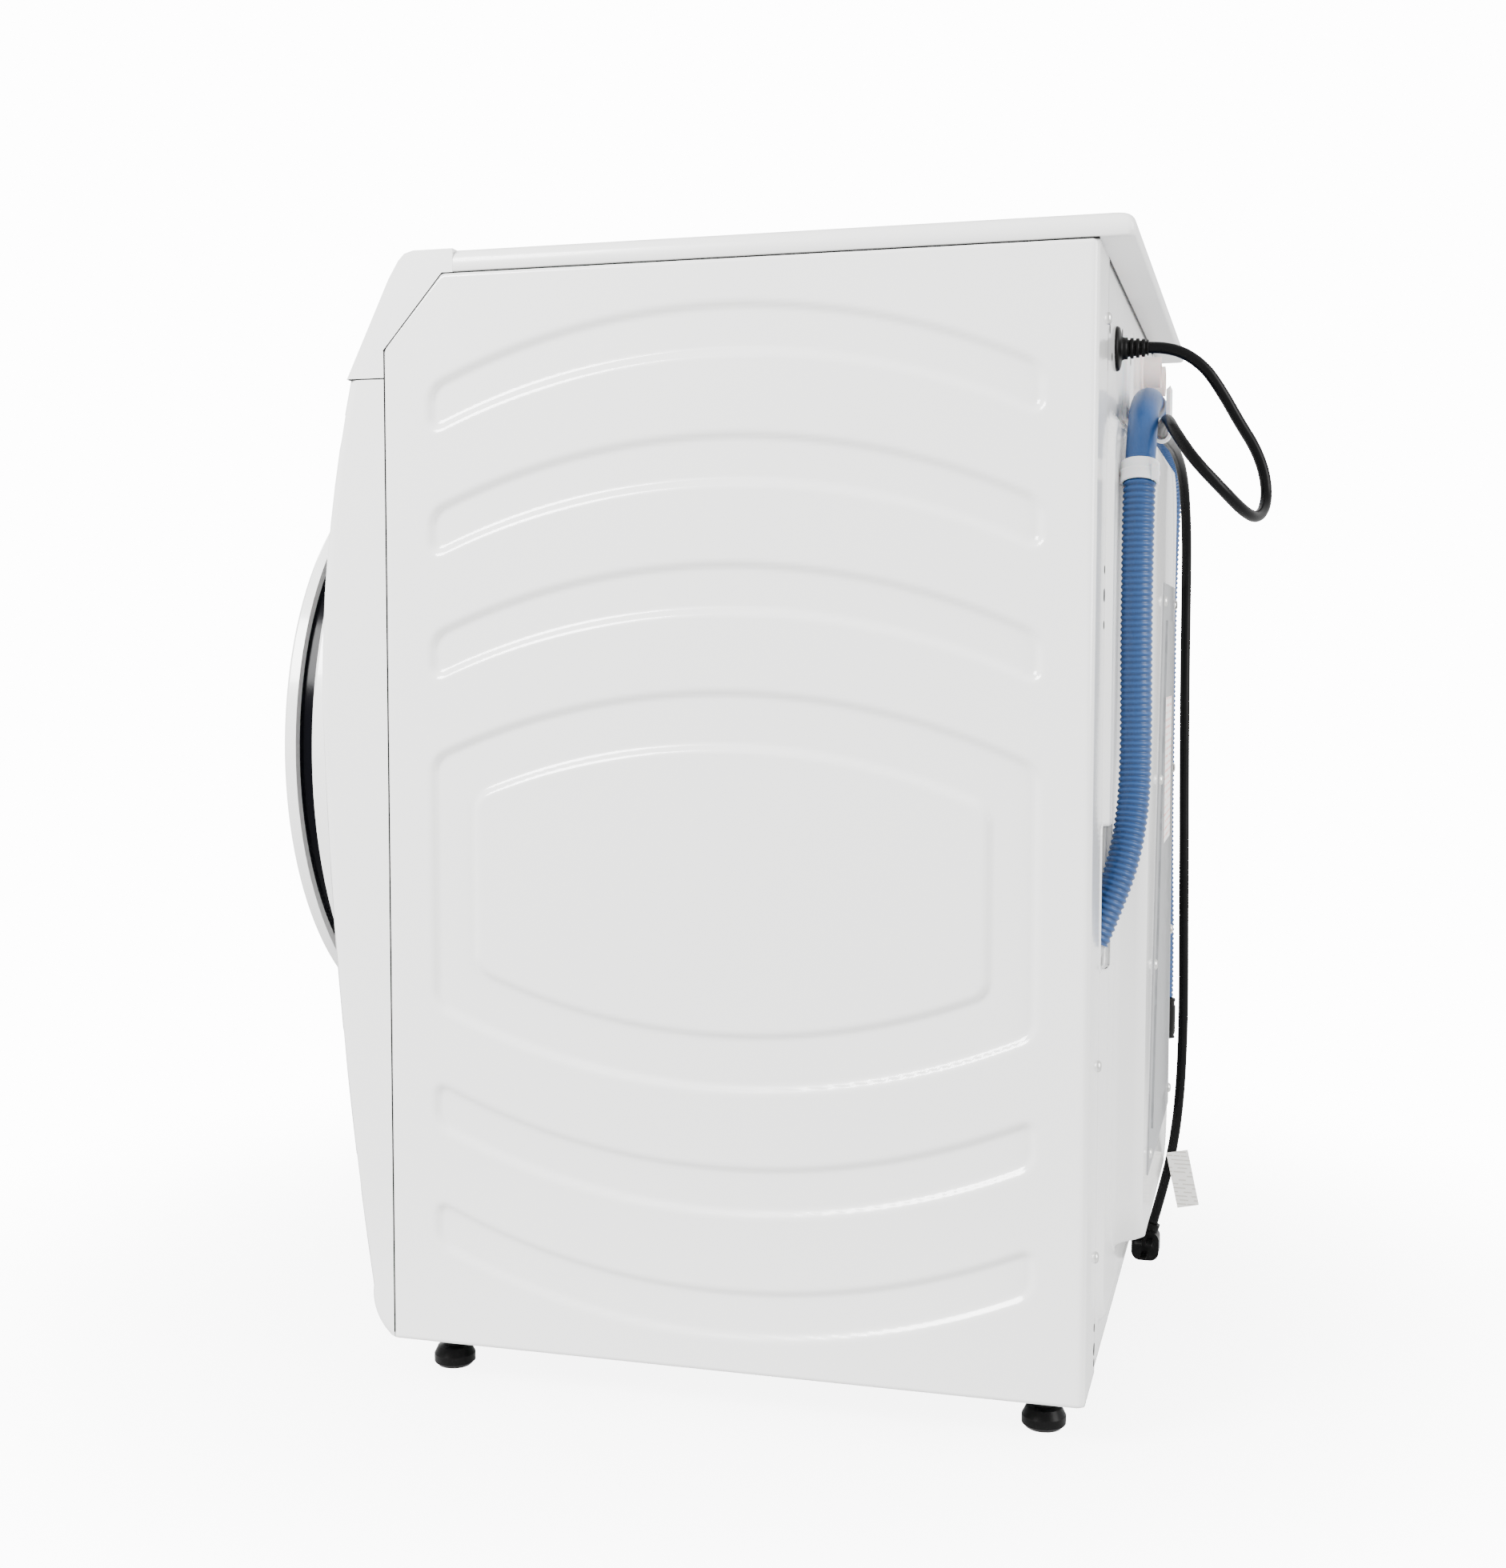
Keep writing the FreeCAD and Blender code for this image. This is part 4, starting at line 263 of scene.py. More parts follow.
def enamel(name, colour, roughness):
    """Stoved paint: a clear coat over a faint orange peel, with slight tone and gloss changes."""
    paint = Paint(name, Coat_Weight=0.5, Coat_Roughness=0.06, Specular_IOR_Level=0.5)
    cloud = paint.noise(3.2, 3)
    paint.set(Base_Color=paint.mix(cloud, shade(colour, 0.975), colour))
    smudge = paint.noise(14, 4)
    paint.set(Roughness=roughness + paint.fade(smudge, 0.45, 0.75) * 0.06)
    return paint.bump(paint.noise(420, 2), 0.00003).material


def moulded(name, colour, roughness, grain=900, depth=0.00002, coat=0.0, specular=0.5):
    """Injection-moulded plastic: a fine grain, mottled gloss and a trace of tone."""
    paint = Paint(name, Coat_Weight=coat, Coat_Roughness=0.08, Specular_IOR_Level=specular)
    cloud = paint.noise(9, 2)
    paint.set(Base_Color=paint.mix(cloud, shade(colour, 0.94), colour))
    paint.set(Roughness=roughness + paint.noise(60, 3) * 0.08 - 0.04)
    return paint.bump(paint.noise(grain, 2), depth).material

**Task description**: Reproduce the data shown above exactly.

**Response to this exercise**:
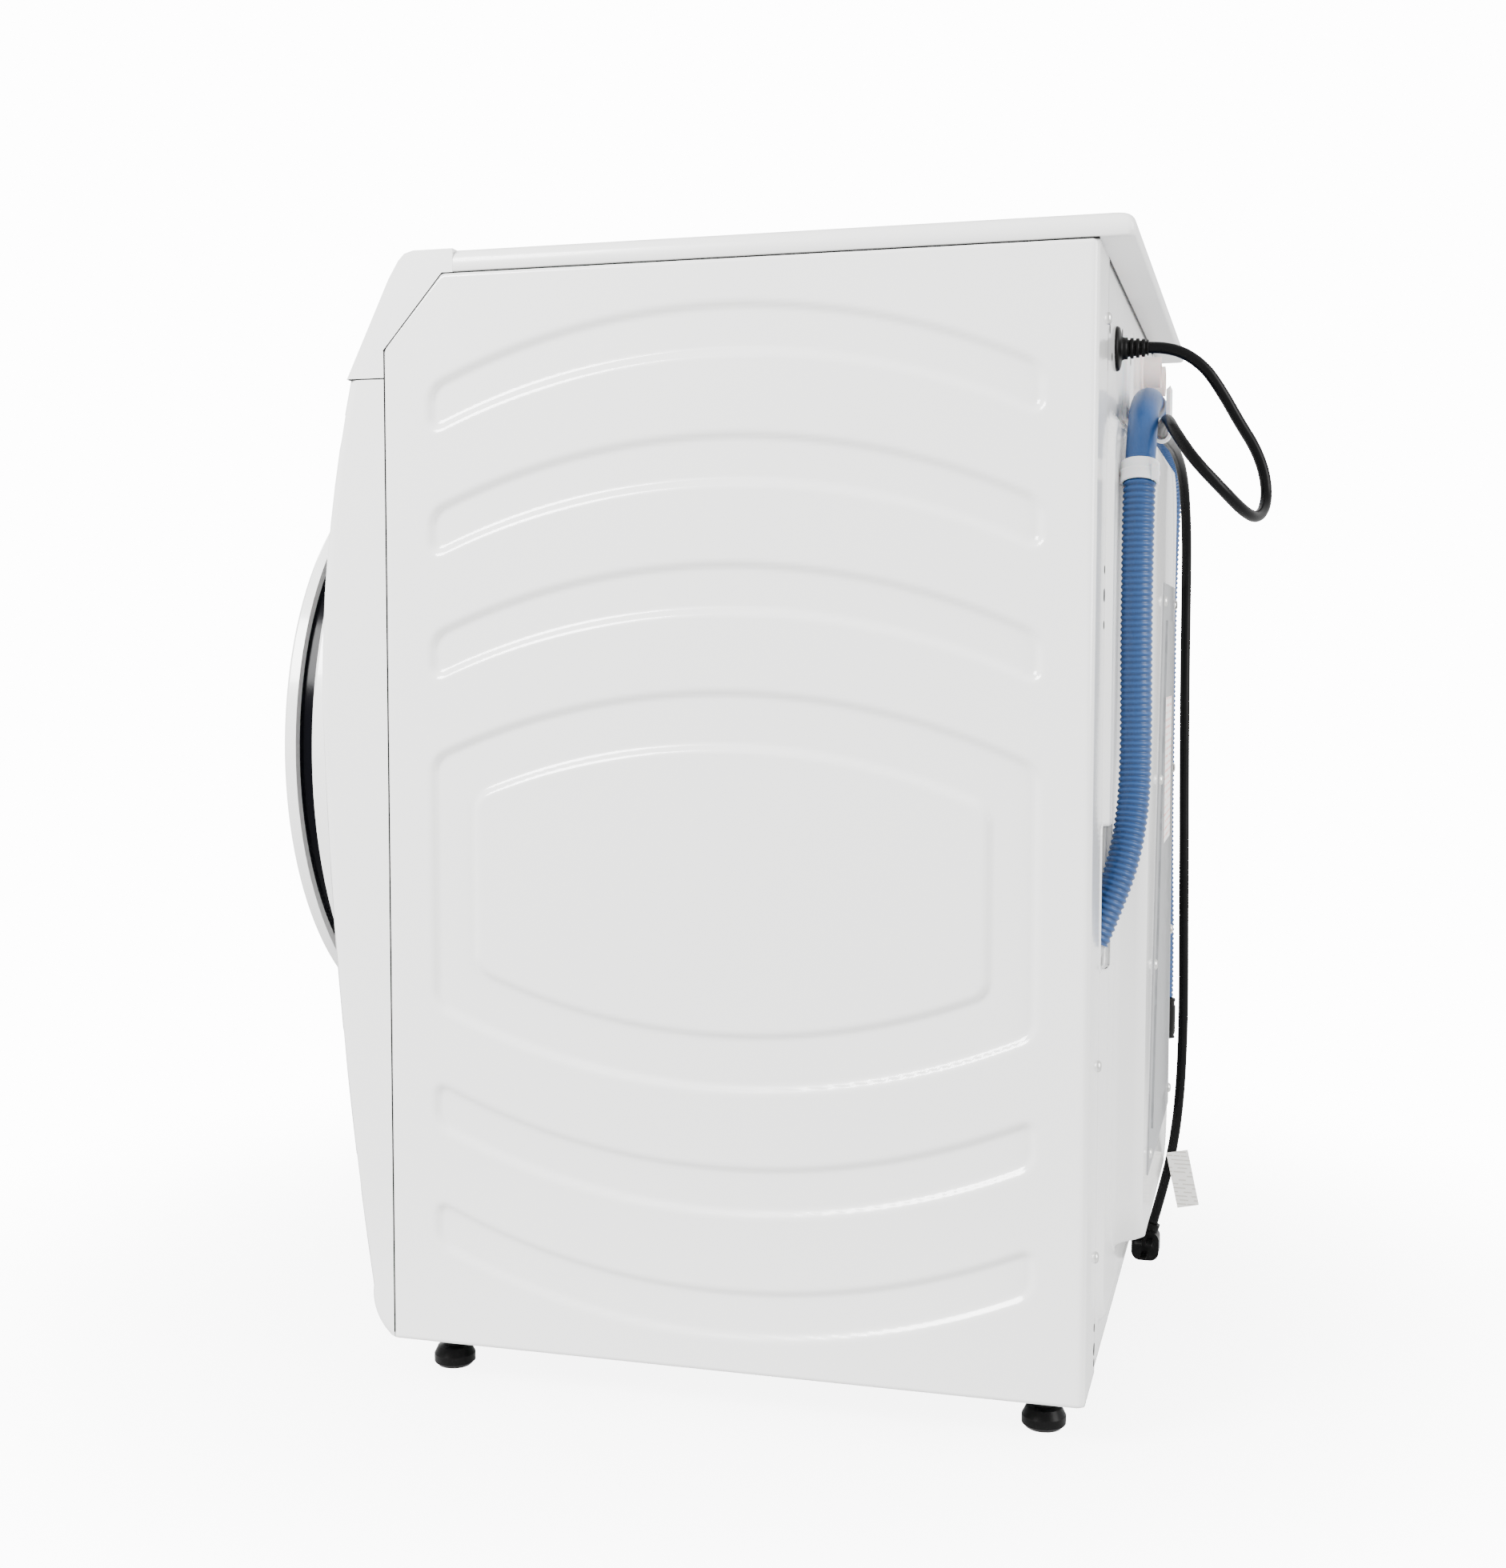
Keep writing the FreeCAD and Blender code for this image. This is part 4, starting at line 263 of scene.py. More parts follow.
def enamel(name, colour, roughness):
    """Stoved paint: a clear coat over a faint orange peel, with slight tone and gloss changes."""
    paint = Paint(name, Coat_Weight=0.5, Coat_Roughness=0.06, Specular_IOR_Level=0.5)
    cloud = paint.noise(3.2, 3)
    paint.set(Base_Color=paint.mix(cloud, shade(colour, 0.975), colour))
    smudge = paint.noise(14, 4)
    paint.set(Roughness=roughness + paint.fade(smudge, 0.45, 0.75) * 0.06)
    return paint.bump(paint.noise(420, 2), 0.00003).material


def moulded(name, colour, roughness, grain=900, depth=0.00002, coat=0.0, specular=0.5):
    """Injection-moulded plastic: a fine grain, mottled gloss and a trace of tone."""
    paint = Paint(name, Coat_Weight=coat, Coat_Roughness=0.08, Specular_IOR_Level=specular)
    cloud = paint.noise(9, 2)
    paint.set(Base_Color=paint.mix(cloud, shade(colour, 0.94), colour))
    paint.set(Roughness=roughness + paint.noise(60, 3) * 0.08 - 0.04)
    return paint.bump(paint.noise(grain, 2), depth).material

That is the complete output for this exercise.